After four layoffs in three years, Dan Serna was looking for steady work. His wife encouraged him to become a truck driver and put that skill to use in North Dakota's oil patch.
Serna is enrolled in Sage Truck Driving Schools in Coeur d'Alene. He'll graduate with a commercial driver's license and hopes to land a job soon afterward. But Serna plans to get employment and housing lined up before he heads to North Dakota.
"I'm not going to go until I have a job, because I'm not going to be the guy living in a van with no income," said the 37-year-old Spokane resident.
North Dakota's oil fields have become a magnet for Inland Northwest residents looking for work.
Spokane County lost about 5,000 construction jobs during the economic downturn. Labor economists don't track how many local residents are working in North Dakota, but they said the migration appears strongest among construction laborers, truck drivers, heavy equipment operators and people in building trades.
Even with the glut of jobs there, advance research can make it easier to get hired and find a place to stay.
Prerequisites: A clean driving record and ability to pass a drug test are prerequisites for most oil field jobs. Many positions have minimum age requirements of 18 or 21. For some jobs, applicants must be able to show that any felony convictions are at least five years in the past.
Local workforce training: Short-term training can pay off. Local community colleges and private schools offer four- to six-week courses for a commercial driver's license.
Sage Truck Driving Schools began offering an expedited, two- to three-week course based on demand. "I've had guys come running through the door, saying, 'I need my CDL now. I've got a job lined up in North Dakota,'" said Tina Sykes, director of the Coeur d'Alene school.
At North Idaho College, some students enrolled in the electrical and plumbing programs plan to work in the oil fields, said Marie Price, director of workforce and community education. She's had students start the coursework here and do their apprenticeships in North Dakota.

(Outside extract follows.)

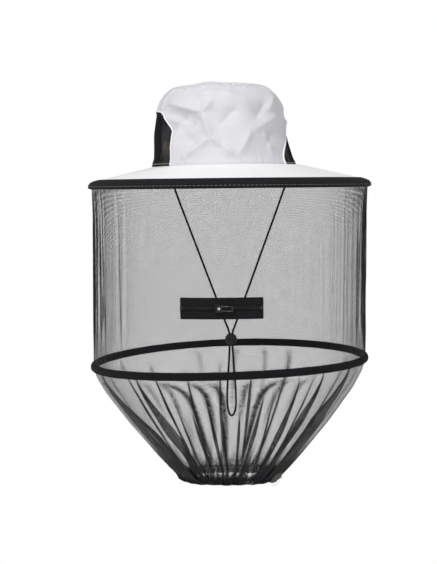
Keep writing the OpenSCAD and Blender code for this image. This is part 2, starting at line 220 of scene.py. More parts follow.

Check out job opportunities before you go: North Dakota's Job Service website -- jobsnd.com -- has the most comprehensive list of job openings.
Many employers accept online applications. Some will do interviews by phone or Skype.
Resources for veterans: North Dakota Job Service has a veterans employment team that works exclusively with veterans and their spouses. For more information, click the "veterans" tab at jobsnd.com.
Due diligence on prospective employers: At Sage Truck Driving Schools, instructors encourage their students to go to North Dakota and meet the prospective employer before accepting a job.
"You don't want to end up working for a mom-and-pop operation where your paychecks bounce," Sykes said.
She tells students to ask their own questions during interviews. If the answers are vague or raise red flags, she encourages them to keep looking.
Sage also keeps a list of oil patch companies that past students have worked for and endorse as reliable employers.
Have a cash reserve: Some people prefer to go to North Dakota and start their job search there. In that case, it's important to have enough money to live on until a job materializes. At some of the larger companies, the hiring processes can take a couple of weeks.